━━━ GIVEN INFORMATION
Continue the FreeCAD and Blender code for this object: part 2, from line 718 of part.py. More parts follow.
━━━━━━
━━━ GIVEN INFORMATION
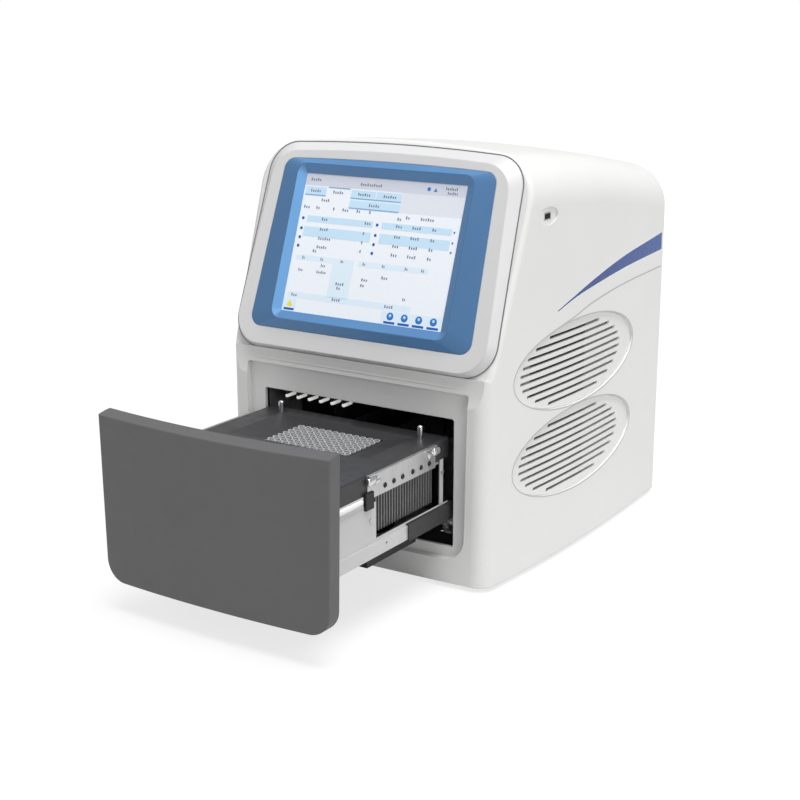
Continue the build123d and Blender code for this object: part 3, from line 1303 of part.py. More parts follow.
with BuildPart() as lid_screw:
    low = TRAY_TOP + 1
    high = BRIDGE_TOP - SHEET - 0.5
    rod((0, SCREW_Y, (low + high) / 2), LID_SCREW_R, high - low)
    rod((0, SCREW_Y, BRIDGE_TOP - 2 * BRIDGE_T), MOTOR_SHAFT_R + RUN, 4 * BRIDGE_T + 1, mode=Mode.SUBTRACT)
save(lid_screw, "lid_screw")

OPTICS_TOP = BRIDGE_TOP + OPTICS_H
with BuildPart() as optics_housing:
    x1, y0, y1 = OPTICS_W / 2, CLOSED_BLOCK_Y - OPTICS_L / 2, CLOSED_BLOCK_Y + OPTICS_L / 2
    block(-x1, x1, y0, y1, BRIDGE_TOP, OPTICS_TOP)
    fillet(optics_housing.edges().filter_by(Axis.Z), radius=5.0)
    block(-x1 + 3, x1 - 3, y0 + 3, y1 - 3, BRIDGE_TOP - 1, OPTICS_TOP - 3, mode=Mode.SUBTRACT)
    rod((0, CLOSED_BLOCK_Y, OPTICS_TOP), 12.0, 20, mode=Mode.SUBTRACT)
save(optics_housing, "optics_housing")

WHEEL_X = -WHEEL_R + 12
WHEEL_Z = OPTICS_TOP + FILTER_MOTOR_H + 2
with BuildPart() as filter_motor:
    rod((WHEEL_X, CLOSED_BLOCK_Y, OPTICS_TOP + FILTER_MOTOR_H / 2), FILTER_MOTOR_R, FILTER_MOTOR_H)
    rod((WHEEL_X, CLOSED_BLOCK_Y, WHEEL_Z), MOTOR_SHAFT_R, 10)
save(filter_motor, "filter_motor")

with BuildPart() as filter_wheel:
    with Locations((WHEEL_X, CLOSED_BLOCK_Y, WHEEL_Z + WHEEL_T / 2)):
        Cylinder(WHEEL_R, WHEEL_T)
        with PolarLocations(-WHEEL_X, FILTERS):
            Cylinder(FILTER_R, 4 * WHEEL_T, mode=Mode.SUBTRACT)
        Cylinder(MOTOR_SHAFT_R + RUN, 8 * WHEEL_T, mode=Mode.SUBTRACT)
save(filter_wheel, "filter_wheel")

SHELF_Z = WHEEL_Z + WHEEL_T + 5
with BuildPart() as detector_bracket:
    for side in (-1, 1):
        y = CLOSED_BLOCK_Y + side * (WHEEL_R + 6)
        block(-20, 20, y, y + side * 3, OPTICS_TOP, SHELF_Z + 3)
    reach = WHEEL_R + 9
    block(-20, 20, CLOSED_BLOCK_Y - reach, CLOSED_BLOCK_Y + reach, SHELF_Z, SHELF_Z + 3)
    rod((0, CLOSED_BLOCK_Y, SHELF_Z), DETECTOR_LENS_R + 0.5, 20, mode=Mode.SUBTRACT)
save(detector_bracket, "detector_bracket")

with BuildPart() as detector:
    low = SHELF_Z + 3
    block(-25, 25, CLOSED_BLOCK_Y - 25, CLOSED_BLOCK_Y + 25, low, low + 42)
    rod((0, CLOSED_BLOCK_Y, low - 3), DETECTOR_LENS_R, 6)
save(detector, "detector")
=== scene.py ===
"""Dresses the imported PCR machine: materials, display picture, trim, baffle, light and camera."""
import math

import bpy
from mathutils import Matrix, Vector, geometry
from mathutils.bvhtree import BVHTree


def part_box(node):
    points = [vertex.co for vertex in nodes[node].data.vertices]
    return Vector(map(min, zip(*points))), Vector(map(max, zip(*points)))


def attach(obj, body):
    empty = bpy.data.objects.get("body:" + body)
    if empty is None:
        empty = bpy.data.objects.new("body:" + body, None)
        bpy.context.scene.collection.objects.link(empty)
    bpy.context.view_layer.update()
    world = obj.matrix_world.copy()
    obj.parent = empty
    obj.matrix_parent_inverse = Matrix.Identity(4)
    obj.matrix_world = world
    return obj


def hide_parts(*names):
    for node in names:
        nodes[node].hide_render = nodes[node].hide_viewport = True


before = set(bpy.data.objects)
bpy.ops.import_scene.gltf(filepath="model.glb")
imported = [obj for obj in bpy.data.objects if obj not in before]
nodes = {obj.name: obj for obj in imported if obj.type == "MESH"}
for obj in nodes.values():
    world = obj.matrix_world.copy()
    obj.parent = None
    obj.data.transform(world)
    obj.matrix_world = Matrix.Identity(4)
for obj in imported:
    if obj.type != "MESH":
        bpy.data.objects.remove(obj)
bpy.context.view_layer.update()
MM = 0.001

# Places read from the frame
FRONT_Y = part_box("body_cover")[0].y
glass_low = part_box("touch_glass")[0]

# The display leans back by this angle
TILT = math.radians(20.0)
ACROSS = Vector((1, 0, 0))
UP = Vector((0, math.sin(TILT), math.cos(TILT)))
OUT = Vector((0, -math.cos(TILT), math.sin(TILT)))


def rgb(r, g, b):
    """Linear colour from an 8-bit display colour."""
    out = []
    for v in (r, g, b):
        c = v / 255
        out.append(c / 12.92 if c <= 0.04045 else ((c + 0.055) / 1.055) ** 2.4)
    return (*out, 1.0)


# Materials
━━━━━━
**WHAT TO DO**:
Exact duplication is required for the lines above, from the line that contains "SHELF_Z = WHEEL_Z + WHEEL_T + 5" to the line that contains "obj.parent = empty", inclusive; omit all others.

**EXERCISE RESULT**:
SHELF_Z = WHEEL_Z + WHEEL_T + 5
with BuildPart() as detector_bracket:
    for side in (-1, 1):
        y = CLOSED_BLOCK_Y + side * (WHEEL_R + 6)
        block(-20, 20, y, y + side * 3, OPTICS_TOP, SHELF_Z + 3)
    reach = WHEEL_R + 9
    block(-20, 20, CLOSED_BLOCK_Y - reach, CLOSED_BLOCK_Y + reach, SHELF_Z, SHELF_Z + 3)
    rod((0, CLOSED_BLOCK_Y, SHELF_Z), DETECTOR_LENS_R + 0.5, 20, mode=Mode.SUBTRACT)
save(detector_bracket, "detector_bracket")

with BuildPart() as detector:
    low = SHELF_Z + 3
    block(-25, 25, CLOSED_BLOCK_Y - 25, CLOSED_BLOCK_Y + 25, low, low + 42)
    rod((0, CLOSED_BLOCK_Y, low - 3), DETECTOR_LENS_R, 6)
save(detector, "detector")
=== scene.py ===
"""Dresses the imported PCR machine: materials, display picture, trim, baffle, light and camera."""
import math

import bpy
from mathutils import Matrix, Vector, geometry
from mathutils.bvhtree import BVHTree


def part_box(node):
    points = [vertex.co for vertex in nodes[node].data.vertices]
    return Vector(map(min, zip(*points))), Vector(map(max, zip(*points)))


def attach(obj, body):
    empty = bpy.data.objects.get("body:" + body)
    if empty is None:
        empty = bpy.data.objects.new("body:" + body, None)
        bpy.context.scene.collection.objects.link(empty)
    bpy.context.view_layer.update()
    world = obj.matrix_world.copy()
    obj.parent = empty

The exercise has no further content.